Out of the box we have around twenty-seven manufacturing types.

Now, these manufacturing types are all specific to different industries, but there might also be particular processes. You might have an organisation with multiple different processes that don’t have a standard way to build a BOM so, for instance, you might have some injection moulding, some assembly, some master batch production and so on.

All of that can be facilitated directly in EnterpriseIQ.

That means that, because we’ve got so many different ways and structures to our BOMs, we can facilitate almost any production process that a business might need to consider.

What I’m going to do is show you how those manufacturing types work.

Different manufacturing types

The manufacturing types directly alter the type of information that we can record on a BOM. For example, this BOM that I have up here is an example of an injection moulded part, where we’ve got one primary material.

Underneath, we can see that we’ve got field entries for runner and sprue information and weights, so that we can consider that as an element of scrap.

We can also allow for a percentage of regrind in our material calculations, and we can define certain back flush parameters around whether we want a back flush material based on total cycles at shot-weight, total cycles at part-weight and so on.

We can facilitate things like a hot runner system, where we’ll only want to consider the material consumption of the actual part themselves.

Up in the top right-hand side, you can see here we can define the type of machine that this BOM can run on.

Underneath we’ve got a cycle time. That cycle time is in seconds. We can see that every 30 seconds, we’re going to be running one cycle of this BOM.

Underneath that, we’ve got setup hours one and setup hours two. Setup hours one is effectively for a complete machine overhaul. Setup hours two would be for something like a colour change.

Underneath here, we’ve got a production summary where you can see the kind of critical information such as cycles per hour, and hours per thousand cycle.

Right here underneath, we’ve got a placeholder for all of the tooling information.
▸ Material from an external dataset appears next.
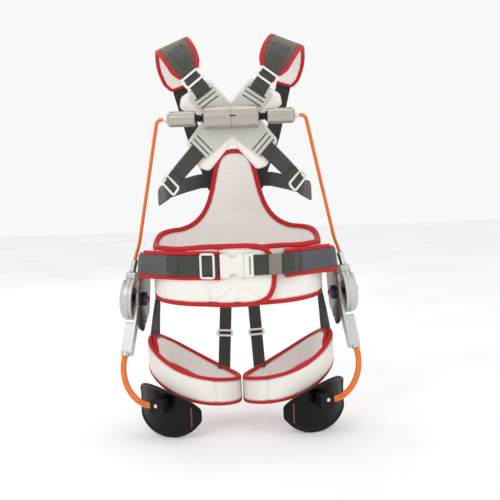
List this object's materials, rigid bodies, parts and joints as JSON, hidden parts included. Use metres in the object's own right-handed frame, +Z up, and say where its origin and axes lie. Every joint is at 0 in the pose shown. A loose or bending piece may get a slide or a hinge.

So we can actually consider tooling as a constraint against this BOM when we’re doing our production scheduling.

You can see, because we are inputting the specific information that relates to the type of manufacturing that we’re going to do, it will be a more accurate representation of exactly what happens on the shop floor, so that when we’re scheduling the manufacture of a particular item it will be as accurate as it possibly can be.

Going on to item details, now once again specific to injection moulding, you can see here we’ve got a placeholder for cavitation. Not only have we got standard cavitation, but we’ve got actual cavitation as well, so that if anything happens on the shop floor we can change the actual cavitation. That will alter the length of time required to manufacture the required number of parts.

You can also see we’ve got a part weight here which is used in conjunction with the other elements to determine the material requirements for the BOM. What we can also do is associate any packaging, secondary processes that might be required, or any components that might be required for this particular BOM.

I’m going to show you another example of a family-moulded part, so once again: one primary material, we’ve got runner and sprue information, regrind information, tooling. The difference here is that, on the items that we’re manufacturing (item one, item two and item three), we’ve got three different items that have been manufactured per cycle. On item one we’ve got twelve cavities as standard although we’re only running eleven, on item two we’ve got four, and on item three we have two. This means that in each cycle, every 30 seconds, we’re making two of item three, four of item two, and eleven of item one currently.

It just means that when we’re planning, and when we’re trying to get things onto the shop floor on our production schedule, that the representation on there from a digital perspective is as accurate as it can be to reflect what’s actually going to take place on the shop floor.

We’ve also got various other types which might be used, so we’ve got an extrusion BOM, where we’re taking into consideration things like feet per pound and pounds per hour. But, we’ve also got blow moulding, so we can see parison and flash, regrind again and also thermoforming.

We can do calculations the system will automate the calculations when inputting things like: tool width, rail, tool length, clamp. If you’re in the thermoforming industry you’ll be very familiar with those terms. All of those assist with the calculation of your part weight and your skeleton weight, so you can understand what kind of scrap and regrind can be created from each run.

The key thing is: is that any BOM that is created has as much of an accurate reflection as to what’s going to take place on the shop floor as possible.

Just a quick overview of the BOMs, hopefully, that’s been helpful.